Goodbye to David Bowie

David-bowie-changes

It was a bit of a shock, wasn’t it.

David Bowie’s death was announced as we ate our breakfasts, had our showers and got the children ready for the day. ‘But he’s only just released an album,’ we all said – as if that might somehow have put some kind of a delay on mortality.

But then it all became clear. This was all part of the plan. David Bowie knew he was going and so the album was his way of saying goodbye: ‘Look up here – I’m in heaven’ he sings on Lazarus.

Tony Visconti got it right – being Bowie’s producers he was well placed to get it right – when he said how ‘His death was not different from his life — a work of Art.’ How could we expect it to be anything else?

I’m ashamed to say my knowledge of David Bowie is not as great as it could be. A couple of best ofs and three rarely listened to albums.

This will, inevitably change. Today, at work, I was listening to The Next Day, which I hadn’t yet properly got my teeth into and was kicking myself that I hadn’t properly listened to it before.

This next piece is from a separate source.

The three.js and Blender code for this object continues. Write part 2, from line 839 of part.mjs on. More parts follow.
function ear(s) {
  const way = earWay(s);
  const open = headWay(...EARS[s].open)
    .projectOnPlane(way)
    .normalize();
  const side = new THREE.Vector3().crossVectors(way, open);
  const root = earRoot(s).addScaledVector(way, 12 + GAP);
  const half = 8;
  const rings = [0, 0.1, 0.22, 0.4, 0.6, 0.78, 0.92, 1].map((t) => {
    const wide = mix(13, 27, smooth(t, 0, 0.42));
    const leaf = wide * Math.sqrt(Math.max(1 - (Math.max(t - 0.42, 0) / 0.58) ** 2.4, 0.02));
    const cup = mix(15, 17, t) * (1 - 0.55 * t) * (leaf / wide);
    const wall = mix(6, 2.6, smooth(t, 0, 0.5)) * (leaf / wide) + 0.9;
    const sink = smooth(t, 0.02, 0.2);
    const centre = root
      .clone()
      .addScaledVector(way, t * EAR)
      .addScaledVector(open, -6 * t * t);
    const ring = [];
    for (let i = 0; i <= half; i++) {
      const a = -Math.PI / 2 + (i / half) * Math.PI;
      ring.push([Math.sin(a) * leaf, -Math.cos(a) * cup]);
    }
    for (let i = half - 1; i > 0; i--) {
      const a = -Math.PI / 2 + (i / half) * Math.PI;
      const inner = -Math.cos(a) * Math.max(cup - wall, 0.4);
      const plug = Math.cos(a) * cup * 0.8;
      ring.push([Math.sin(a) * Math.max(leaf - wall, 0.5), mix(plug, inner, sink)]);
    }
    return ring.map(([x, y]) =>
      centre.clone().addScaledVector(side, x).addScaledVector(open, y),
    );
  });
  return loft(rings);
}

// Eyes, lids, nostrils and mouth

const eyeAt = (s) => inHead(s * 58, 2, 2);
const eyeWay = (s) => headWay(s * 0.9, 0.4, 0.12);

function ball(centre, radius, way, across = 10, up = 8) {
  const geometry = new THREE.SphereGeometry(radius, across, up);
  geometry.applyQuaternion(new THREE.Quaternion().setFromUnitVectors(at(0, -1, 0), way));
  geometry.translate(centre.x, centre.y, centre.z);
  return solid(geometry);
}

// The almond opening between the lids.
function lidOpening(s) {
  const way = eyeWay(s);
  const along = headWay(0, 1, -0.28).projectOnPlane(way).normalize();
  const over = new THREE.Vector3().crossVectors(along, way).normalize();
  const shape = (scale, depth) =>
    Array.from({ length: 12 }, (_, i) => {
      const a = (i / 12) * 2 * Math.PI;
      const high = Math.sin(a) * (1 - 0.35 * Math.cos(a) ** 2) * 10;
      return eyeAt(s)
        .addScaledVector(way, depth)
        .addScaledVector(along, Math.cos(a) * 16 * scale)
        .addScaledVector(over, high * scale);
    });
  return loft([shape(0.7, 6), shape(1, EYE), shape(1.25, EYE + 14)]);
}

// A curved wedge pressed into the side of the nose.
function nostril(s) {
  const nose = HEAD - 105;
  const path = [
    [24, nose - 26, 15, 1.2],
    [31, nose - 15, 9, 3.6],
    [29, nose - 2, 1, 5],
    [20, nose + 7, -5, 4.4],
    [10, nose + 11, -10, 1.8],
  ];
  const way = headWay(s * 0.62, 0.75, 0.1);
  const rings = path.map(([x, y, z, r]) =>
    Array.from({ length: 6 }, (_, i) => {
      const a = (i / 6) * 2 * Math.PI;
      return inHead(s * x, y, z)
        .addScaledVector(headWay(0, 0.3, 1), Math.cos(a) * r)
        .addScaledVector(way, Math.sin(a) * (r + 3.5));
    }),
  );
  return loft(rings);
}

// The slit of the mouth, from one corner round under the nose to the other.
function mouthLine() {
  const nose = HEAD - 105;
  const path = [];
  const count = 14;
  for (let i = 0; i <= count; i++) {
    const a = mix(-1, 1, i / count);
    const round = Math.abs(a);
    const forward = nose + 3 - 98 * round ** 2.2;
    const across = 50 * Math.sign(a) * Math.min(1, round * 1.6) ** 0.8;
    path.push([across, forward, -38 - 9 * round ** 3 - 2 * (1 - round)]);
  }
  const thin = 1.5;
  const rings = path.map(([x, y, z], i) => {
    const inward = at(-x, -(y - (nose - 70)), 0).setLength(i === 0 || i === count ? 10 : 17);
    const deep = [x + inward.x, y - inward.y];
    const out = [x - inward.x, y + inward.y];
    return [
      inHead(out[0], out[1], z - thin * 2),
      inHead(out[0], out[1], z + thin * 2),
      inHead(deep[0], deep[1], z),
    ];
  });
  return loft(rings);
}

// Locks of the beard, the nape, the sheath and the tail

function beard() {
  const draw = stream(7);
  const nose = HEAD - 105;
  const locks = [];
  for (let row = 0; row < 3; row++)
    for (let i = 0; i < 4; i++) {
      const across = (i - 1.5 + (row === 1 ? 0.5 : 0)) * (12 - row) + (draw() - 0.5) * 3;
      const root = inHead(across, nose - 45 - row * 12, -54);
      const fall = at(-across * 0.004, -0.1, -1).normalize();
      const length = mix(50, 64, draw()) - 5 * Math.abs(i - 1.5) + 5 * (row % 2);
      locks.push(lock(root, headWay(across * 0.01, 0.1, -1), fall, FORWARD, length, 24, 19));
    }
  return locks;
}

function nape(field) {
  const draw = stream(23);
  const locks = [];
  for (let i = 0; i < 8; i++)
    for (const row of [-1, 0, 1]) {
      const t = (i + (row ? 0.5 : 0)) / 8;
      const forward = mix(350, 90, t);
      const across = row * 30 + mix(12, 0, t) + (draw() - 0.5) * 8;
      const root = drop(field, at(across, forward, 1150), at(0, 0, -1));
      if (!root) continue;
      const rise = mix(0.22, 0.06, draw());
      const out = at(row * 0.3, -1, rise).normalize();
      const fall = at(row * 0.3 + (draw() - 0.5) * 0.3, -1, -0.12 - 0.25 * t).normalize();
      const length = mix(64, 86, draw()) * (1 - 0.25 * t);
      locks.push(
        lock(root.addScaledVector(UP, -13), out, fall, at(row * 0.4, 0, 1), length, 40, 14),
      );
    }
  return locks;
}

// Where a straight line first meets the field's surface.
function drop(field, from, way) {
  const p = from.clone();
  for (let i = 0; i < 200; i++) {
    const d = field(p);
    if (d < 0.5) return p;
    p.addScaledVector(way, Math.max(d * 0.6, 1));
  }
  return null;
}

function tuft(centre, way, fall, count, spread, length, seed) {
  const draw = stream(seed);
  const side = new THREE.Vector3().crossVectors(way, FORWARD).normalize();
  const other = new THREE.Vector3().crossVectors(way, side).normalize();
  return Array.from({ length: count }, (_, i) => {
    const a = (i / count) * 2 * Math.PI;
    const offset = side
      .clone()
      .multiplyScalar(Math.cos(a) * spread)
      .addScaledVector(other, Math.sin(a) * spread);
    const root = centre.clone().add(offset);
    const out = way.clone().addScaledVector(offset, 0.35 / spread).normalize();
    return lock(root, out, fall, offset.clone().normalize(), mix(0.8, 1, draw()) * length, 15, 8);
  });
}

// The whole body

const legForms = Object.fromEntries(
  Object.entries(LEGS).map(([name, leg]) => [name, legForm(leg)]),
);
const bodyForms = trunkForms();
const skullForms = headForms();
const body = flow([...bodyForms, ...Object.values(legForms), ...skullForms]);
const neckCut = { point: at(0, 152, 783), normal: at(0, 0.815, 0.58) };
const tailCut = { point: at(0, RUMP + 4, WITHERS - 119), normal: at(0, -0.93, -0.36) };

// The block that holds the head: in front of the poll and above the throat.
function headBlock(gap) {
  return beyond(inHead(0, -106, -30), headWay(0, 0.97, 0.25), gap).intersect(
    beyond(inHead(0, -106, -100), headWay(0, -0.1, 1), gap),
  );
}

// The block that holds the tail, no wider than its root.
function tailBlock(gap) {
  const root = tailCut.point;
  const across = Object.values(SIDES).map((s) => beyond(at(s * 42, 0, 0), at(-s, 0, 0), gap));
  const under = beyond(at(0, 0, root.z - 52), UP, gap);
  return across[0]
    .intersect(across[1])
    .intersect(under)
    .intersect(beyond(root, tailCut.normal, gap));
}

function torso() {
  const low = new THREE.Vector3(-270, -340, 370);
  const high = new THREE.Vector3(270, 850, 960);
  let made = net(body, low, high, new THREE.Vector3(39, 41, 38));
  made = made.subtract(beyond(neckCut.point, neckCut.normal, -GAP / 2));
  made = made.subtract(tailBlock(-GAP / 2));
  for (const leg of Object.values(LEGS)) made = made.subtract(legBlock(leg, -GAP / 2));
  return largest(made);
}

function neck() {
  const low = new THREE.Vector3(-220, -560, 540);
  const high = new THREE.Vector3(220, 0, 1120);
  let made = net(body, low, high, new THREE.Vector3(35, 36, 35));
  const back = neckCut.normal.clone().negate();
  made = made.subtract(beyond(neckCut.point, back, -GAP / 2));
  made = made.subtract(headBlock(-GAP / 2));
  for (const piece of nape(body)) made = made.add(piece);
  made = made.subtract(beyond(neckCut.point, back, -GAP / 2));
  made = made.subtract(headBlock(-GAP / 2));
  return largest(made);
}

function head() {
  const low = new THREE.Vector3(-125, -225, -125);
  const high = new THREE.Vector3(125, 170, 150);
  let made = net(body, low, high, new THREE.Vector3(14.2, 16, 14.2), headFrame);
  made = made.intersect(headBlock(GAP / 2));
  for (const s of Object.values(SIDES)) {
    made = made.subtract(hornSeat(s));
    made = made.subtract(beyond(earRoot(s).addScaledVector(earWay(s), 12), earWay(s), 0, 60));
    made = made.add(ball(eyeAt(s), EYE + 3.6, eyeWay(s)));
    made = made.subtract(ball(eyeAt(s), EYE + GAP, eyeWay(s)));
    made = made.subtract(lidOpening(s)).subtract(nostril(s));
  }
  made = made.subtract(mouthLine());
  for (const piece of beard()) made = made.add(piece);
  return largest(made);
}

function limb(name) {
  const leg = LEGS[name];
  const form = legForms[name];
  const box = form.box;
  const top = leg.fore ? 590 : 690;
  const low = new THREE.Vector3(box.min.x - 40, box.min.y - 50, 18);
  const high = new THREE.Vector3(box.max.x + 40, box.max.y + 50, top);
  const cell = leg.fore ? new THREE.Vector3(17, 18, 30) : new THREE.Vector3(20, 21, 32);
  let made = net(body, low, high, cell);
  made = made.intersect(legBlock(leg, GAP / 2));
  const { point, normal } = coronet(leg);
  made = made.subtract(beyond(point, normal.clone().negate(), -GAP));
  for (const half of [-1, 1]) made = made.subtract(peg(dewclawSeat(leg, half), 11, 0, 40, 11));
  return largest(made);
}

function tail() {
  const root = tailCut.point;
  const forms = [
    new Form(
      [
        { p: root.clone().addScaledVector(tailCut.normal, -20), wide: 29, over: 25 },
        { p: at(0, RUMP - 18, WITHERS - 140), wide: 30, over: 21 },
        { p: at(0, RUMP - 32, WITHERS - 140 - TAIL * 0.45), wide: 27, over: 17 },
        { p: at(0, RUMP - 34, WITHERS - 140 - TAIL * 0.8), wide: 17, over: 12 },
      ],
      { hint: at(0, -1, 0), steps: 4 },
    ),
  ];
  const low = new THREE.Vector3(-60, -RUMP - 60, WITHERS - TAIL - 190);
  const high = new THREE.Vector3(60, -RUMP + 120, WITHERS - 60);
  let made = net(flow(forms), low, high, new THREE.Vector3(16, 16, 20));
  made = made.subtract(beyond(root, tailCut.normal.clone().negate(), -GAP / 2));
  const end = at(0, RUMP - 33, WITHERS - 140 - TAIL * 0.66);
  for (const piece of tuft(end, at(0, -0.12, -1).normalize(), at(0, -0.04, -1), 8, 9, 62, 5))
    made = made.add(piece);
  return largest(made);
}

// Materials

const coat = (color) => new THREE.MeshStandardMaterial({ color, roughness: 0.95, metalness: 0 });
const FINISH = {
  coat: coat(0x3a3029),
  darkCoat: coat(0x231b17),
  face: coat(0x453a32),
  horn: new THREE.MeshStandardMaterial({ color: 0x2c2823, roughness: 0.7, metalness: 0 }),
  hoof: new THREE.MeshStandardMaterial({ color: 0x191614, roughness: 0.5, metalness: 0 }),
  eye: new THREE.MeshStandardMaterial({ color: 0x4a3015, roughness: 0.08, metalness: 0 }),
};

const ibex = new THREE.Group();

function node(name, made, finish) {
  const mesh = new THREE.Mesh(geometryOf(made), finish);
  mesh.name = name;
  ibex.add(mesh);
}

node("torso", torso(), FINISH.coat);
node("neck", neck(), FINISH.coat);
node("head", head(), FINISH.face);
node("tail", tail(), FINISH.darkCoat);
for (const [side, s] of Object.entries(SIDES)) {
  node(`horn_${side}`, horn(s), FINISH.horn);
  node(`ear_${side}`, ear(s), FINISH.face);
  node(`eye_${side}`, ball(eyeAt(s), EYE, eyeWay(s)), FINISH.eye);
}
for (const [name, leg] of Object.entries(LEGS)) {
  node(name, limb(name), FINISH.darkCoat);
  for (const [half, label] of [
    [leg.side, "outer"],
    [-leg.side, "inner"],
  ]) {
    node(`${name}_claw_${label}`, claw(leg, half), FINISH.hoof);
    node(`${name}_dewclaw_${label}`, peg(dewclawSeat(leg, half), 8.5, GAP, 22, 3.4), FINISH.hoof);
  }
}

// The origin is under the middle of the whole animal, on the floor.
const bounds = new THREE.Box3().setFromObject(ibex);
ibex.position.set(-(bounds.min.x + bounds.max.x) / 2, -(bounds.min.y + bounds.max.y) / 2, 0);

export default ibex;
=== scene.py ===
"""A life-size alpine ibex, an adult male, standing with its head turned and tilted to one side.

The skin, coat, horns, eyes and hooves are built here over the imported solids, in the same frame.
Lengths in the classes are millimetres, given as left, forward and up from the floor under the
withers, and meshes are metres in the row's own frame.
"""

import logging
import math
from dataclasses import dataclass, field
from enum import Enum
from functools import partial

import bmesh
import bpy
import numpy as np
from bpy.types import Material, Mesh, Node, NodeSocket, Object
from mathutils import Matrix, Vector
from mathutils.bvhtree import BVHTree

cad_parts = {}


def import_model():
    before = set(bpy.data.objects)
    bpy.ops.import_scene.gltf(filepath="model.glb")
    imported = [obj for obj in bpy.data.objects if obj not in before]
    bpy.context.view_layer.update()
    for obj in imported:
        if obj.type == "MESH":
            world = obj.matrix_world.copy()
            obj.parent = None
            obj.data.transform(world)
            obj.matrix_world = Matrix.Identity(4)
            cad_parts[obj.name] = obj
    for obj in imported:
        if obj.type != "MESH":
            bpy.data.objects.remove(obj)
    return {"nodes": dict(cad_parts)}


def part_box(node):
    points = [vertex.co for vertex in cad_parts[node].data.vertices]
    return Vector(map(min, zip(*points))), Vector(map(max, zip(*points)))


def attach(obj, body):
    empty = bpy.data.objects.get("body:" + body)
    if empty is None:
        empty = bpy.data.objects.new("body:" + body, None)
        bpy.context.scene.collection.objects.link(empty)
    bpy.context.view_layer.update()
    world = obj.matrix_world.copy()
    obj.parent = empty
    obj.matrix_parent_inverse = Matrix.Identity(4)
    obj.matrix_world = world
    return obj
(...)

I’ll be getting my hands on Black Star at the earliest possible opportunity.

As to why I haven’t bitten the bullet with Bowie’s back catalogue when I’ve furiously consumed much of Dylan, The Beatles, The Clash, Pink Floyd and all the other grand masters of rock, I really don’t know.

It’s particularly weird because when I first fell  head over heels in love with all this modern pop music stuff, it was partly down to a Bowie song.

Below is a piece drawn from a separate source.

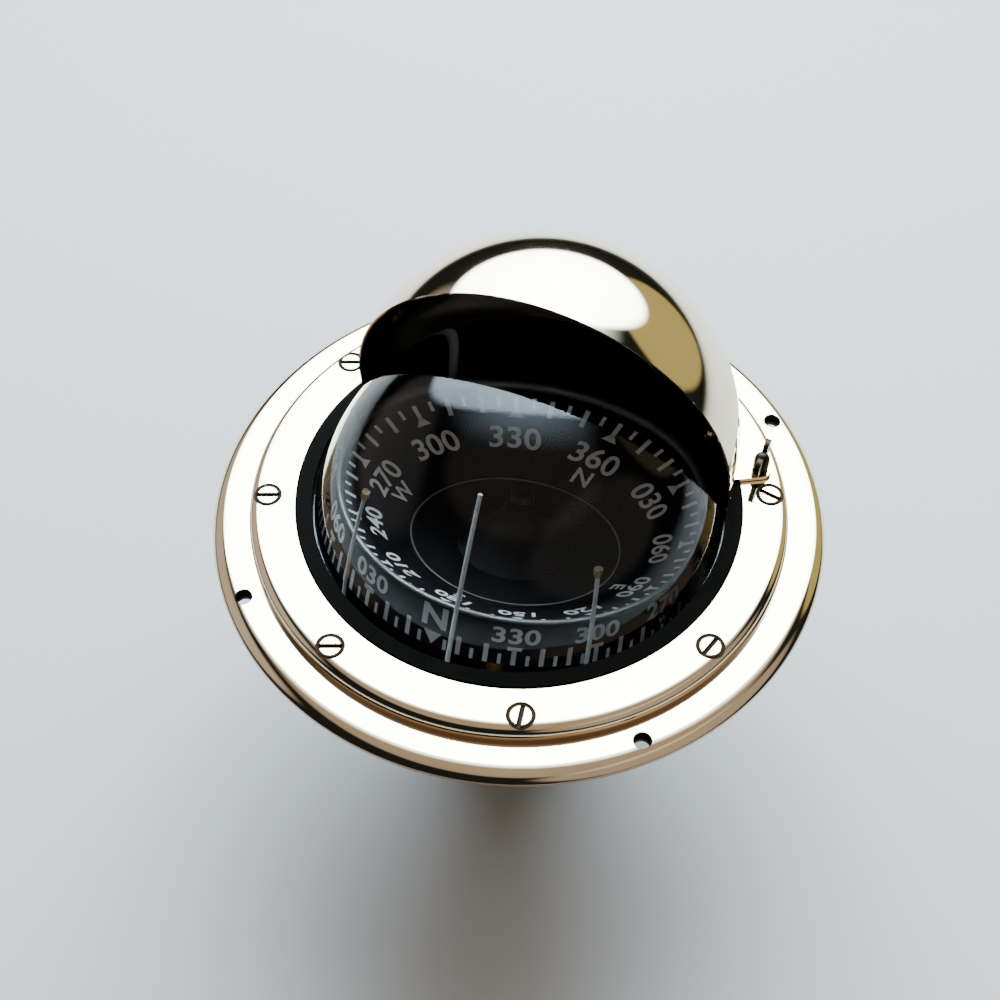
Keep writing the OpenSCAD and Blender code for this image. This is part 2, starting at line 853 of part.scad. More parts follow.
module frame_pivot_pins() {
    color(steel) swung()
        for (side = [90, 270]) rotate([0, 0, side]) {
            along_y(arm_x, gimbal_out_r - 0.6, inner_pivot_r);
            along_y(arm_x + arm_boss, gimbal_in_r - 0.8, inner_pivot_r + 0.9);
        }
}

// The tall pin stands outside the card and leans in over its rim
module main_lubber_pin() {
    knee = 2;
    collar_h = 3;
    lean = atan2(main_pin_foot_r - main_pin_tip_r, main_pin_top - frame_top - knee);
    rise = (main_pin_top - frame_top - knee) / cos(lean);
    color(white) swung() at_pins([main_pin_angle], main_pin_foot_r) translate([0, 0, frame_top]) {
        bar(pin_d / 2, pin_seat - frame_t, 1);
        bar(pin_d / 2 + 0.6, 0, collar_h);
        translate([0, 0, knee]) rotate([0, -lean, 0]) bar(pin_d / 2, 0, rise);
    }
}

module lubber_pins() {
    color(white) swung() {
        at_pins(after_pin_angles, pin_pcr) bar(pin_d / 2, frame_low + pin_seat, after_pin_top);
        at_pins(fore_pin_angles, pin_pcr) bar(pin_d / 2, frame_low + pin_seat, fore_pin_top);
    }
}

// Small turned cap on the end of a pin
module pin_cap() {
    bar(pin_d / 2 + 0.5, 0, 1.2);
    bar(pin_d / 2 + 0.9, 1.2, 3);
}

module lubber_pin_caps() {
    color(brass) swung() {
        at_pins(after_pin_angles, pin_pcr) translate([0, 0, after_pin_top]) pin_cap();
        at_pins(fore_pin_angles, pin_pcr) translate([0, 0, fore_pin_top]) pin_cap();
    }
}

module pivot_post() {
    color(brass) swung() {
        bar(post_r, weight_low - nut_h - 0.6, post_top);
        bar(tip_r, post_top - 0.5, tip_z);
        translate([0, 0, tip_z]) cylinder(r1 = tip_r, r2 = 0.3, h = tip_h);
    }
}

module weight_spacer() {
    color(brass) swung() band(post_r, 5, weight_top, frame_low);
}

module pendulum_weight() {
    waist_z = weight_low + weight_crown;
    color(brass) swung() difference() {
        union() {
            bar(weight_r, waist_z, weight_top);
            translate([0, 0, weight_low])
                cylinder(r1 = weight_r - weight_crown, r2 = weight_r, h = weight_crown);
        }
        bar(post_r, weight_low - past, weight_top + past);
    }
}

module weight_nut() {
    color(brass) swung() difference() {
        translate([0, 0, weight_low - nut_h]) cylinder(r = nut_r, h = nut_h, $fn = 6);
        bar(post_r, weight_low - nut_h - past, weight_low + past);
    }
}

// Card on its pivot

module card_dish() {
    edge_r = card_r - card_t;
    color(black) on_card() rotate_extrude()
        polygon([
            [float_in_r, flat_z - card_t],
            [dish_flat_r, flat_z - card_t],
            [edge_r, rim_z - rim_t],
            [edge_r, rim_z],
            [edge_r - rim_land, rim_z],
            [dish_flat_r, flat_z],
            [float_in_r, flat_z]
        ]);
}

module card_skirt() {
    color(black) on_card() band(card_r - card_t, card_r, skirt_low, rim_z);
}

module card_rim_bead() {
    color(steel) on_card() rotate_extrude() intersection() {
        translate([card_r - card_t / 2, rim_z + bead_lift]) circle(r = bead_r);
        translate([card_r / 2, rim_z]) square(card_r);
    }
}

// Bell-shaped float over the pivot
module card_float() {
    steps = 12;
    color(black) on_card() difference() {
        rotate_extrude() polygon(concat(
            [[0, flat_z]],
            [for (i = [0 : steps]) let (u = i / steps)
                [float_neck_r + (float_out_r - float_neck_r) * (1 - sin(90 * u)),
                 flat_z + (float_top - flat_z) * u]],
            [[0, float_top]]));
        bar(float_in_r, flat_z - past, float_roof_z);
        translate([0, 0, float_roof_z])
            cylinder(r1 = float_in_r - 4.5, r2 = jewel_r - 0.2, h = -float_roof_z);
        bar(jewel_r, -0.01, jewel_h);
        bar(cap_stem_r, jewel_h - past, float_top + past);
    }
}

module jewel_cup() {
    color(clear_tint) on_card() difference() {
        bar(jewel_r, 0, jewel_h);
        translate([0, 0, -0.2]) cylinder(r1 = 1.6, r2 = 0.5, h = 1);
    }
}

module card_cap() {
    color(brass) on_card() {
        bar(cap_stem_r, jewel_h + 0.1, float_top);
        bar(cap_r, float_top, float_top + 2);
        translate([0, 0, float_top + 2]) cylinder(r1 = cap_r, r2 = cap_r - 1.2, h = 1.6);
    }
}

module card_magnet_clips() {
    low = flat_z - card_t;
    depth = low - magnet_z + 0.6;
    color(brass) on_card() difference() {
        for (x = [-magnet_x, magnet_x], y = [-clip_y, clip_y])
            translate([x - magnet_r - 1, y - clip_w / 2, low - depth])
                cube([2 * (magnet_r + 1), clip_w, depth]);
        for (x = [-magnet_x, magnet_x])
            translate([x, 0, magnet_z]) along_y(-card_magnet_len, card_magnet_len, magnet_r);
    }
}

module card_magnets() {
    color(steel) on_card()
        for (x = [-magnet_x, magnet_x])
            translate([x, 0, magnet_z]) along_y(-card_magnet_len / 2, card_magnet_len / 2, magnet_r);
}

flange_gasket();
deck_flange();
bezel_ring();
bezel_screws();
dome();
dome_seal();
bowl();
gimbal_bowl_bushes();
filler_plug();
filler_washer();
diaphragm();
compensator_housing();
housing_screws();
compensator_cover();
cover_screws();
hood();
hood_foot();
hood_turning_ring();
hood_foot_screws();
hood_lock_screw();
hood_lock_pad();
gimbal_ring();
gimbal_outer_pins();
gimbal_inner_bushes();
lubber_frame();
frame_pivot_pins();
main_lubber_pin();
lubber_pins();
lubber_pin_caps();
pivot_post();
weight_spacer();
pendulum_weight();
weight_nut();
card_dish();
card_skirt();
card_rim_bead();
card_float();
card_cap();
jewel_cup();
card_magnet_clips();
card_magnets();
ns_adjuster_spindle();
ns_adjuster_magnet();
ns_follower_spindle();
ns_follower_magnet();
ew_adjuster_spindle();
ew_adjuster_magnet();
ew_follower_spindle();
ew_follower_magnet();
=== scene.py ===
import bmesh
import bpy
import math
from mathutils import Matrix, Vector


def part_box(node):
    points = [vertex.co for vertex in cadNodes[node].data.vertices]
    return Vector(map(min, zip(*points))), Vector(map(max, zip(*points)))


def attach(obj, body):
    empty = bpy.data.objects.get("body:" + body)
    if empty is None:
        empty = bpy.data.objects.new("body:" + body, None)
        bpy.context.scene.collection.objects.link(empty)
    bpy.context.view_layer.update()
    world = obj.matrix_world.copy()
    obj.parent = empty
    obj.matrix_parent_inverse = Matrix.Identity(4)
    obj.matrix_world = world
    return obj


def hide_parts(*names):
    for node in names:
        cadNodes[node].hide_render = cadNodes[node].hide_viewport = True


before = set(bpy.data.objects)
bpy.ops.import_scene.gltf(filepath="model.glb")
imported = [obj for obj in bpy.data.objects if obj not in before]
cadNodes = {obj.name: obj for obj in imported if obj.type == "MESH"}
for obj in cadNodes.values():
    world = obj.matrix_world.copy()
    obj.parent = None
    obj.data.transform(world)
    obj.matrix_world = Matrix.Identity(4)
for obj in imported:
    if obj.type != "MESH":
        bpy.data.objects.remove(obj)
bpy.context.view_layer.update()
scene = bpy.context.scene
print("frame loaded with", len(cadNodes), "nodes")

mm = 0.001

# where the pieces sit, in millimetres, as the CAD has them
layout = {
    "bezelTop": 12.8,
    "flangeTop": 6.0,
    "domeZ": -3.7,  # centre of the dome and of the gimbals
    "domeR": 79.4,
    "hoodFwd": 21.0,
    "hoodZ": 27.8,
    "hoodR": 75.8,
    "hoodT": 1.0,
    "restPitch": 17.0,
    "heading": 351.3,
    "cardR": 51.0,
    "cardT": 0.8,
    "rimLand": 1.0,
    "dishFlatR": 29.0,
    "rimZ": -1.6,
    "flatZ": -9.0,
}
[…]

It was in an ‘A’ Level music class. In these lessons the four of us would often be asked to listen to some piece of music and analyse it to death: a Mozart symphany, a Beethoven sonata, a Monteverdi vesper – or ‘Changes’ by David Bowie.

The fact that the people who set the ‘A’ Level syllabus saw fit to put Bowie’s music alongside Mozart and Beethoven is the biggest compliment a schools examining board can probably make.

And it’s one that we should all make.

I listened to ‘Changes’ transfixed. The rising piano introduction, the horns, that voice. It was pure perfection. Whether or not I was able to identify any parallel fifths or notate the bass line by ear, I have no idea.I was probably just too bowled over.

It’s a magnificent song. But enough from me; it’s probably just best to listen to it.

There’s another David Bowie related memory I have from school.

We put on a production of Jesus Christ Superstar. I played Pontius Pilate. My mate Matt Mills played Caiaphas. And my friend Guy Grimsley played Herod.

While I was given a 1920s gangster outfit to wear, and Matt wore a dinner jacket, Guy was going to have the most fun in a glam rock outfit. The plan, originally was for it to be part Gary Glitter part Aladdin Sane.

Somewhere along the line the Gary Glitter news broke (this was 1997) and the director decided, rather wisely, to emphasise the Aladdin Sane element – and wisely so.

For many, many reasons.

Farewell, you rock and roller. Farewell.